▶ **Instruction**:
Return each line of the listing that contains the string "Blender".

▶ **Input data**:
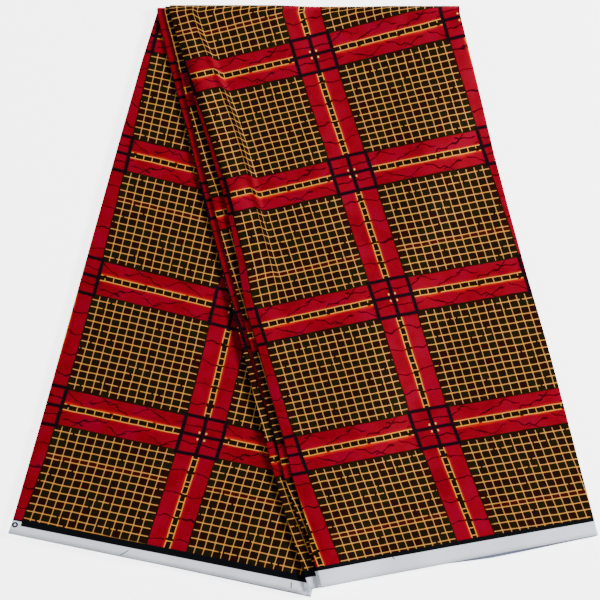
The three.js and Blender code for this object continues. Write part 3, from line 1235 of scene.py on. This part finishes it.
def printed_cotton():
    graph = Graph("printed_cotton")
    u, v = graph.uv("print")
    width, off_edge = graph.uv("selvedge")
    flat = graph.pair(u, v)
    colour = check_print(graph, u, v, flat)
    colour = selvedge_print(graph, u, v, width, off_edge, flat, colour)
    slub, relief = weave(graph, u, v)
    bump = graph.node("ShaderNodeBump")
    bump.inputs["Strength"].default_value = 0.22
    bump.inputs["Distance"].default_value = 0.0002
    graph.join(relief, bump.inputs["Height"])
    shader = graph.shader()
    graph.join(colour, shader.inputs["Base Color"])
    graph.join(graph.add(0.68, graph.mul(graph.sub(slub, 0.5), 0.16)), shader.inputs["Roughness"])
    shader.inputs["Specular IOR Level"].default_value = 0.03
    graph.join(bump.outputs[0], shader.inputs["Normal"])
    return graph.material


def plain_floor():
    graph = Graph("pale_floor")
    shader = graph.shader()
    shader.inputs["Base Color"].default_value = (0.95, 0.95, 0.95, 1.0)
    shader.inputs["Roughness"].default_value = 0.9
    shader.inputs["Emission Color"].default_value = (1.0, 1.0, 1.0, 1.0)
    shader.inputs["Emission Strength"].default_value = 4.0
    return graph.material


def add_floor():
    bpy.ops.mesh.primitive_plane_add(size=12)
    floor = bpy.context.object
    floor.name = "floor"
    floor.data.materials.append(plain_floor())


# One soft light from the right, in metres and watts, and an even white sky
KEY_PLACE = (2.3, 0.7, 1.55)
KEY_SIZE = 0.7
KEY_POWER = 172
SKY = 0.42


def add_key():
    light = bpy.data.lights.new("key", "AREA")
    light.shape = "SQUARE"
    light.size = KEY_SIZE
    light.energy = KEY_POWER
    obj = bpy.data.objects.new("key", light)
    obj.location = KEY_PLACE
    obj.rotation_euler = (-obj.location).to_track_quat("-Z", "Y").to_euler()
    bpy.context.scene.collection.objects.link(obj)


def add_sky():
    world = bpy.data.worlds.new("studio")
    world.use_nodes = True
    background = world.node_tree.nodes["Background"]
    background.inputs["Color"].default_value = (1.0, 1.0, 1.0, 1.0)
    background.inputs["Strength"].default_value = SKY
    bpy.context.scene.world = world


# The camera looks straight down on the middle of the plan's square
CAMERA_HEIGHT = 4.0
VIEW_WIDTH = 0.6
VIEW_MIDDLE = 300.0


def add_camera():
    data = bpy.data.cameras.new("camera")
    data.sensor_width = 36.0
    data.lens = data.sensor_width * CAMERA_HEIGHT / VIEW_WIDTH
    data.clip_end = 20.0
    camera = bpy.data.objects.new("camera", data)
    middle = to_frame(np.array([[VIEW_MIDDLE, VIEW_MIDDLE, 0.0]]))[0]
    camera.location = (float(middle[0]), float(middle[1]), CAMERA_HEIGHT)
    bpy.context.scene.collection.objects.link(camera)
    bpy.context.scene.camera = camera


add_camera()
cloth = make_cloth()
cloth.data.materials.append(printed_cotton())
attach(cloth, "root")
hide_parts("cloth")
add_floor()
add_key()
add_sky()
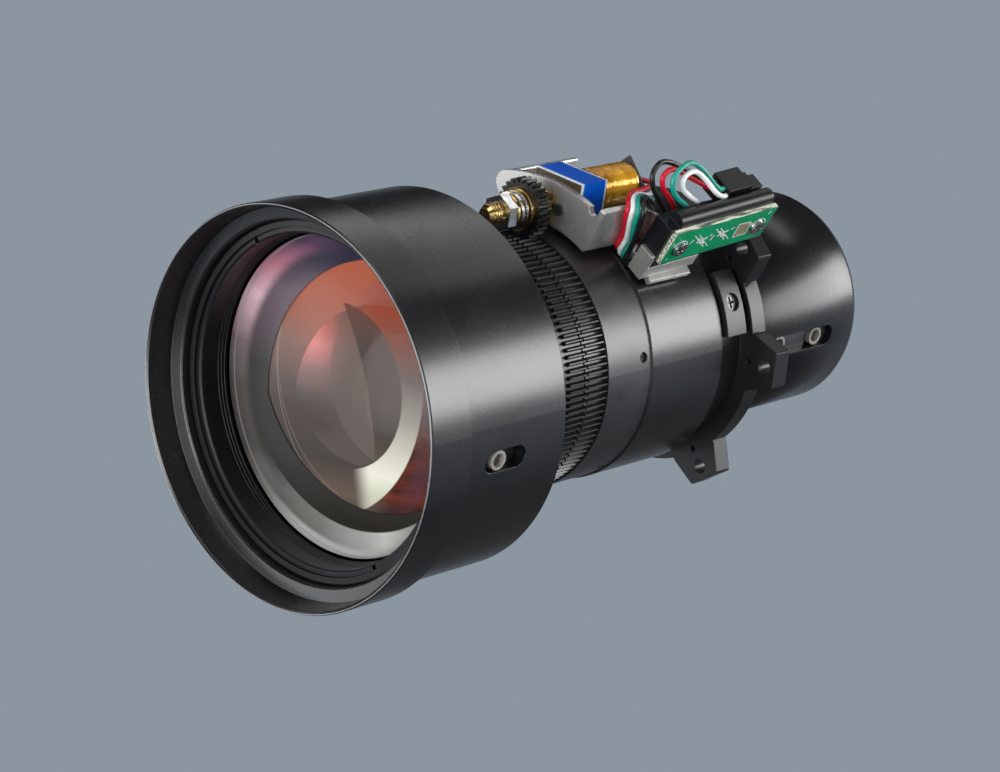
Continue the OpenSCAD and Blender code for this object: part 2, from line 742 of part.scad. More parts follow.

▶ **Right answer**:
The three.js and Blender code for this object continues. Write part 3, from line 1235 of scene.py on. This part finishes it.
Continue the OpenSCAD and Blender code for this object: part 2, from line 742 of part.scad. More parts follow.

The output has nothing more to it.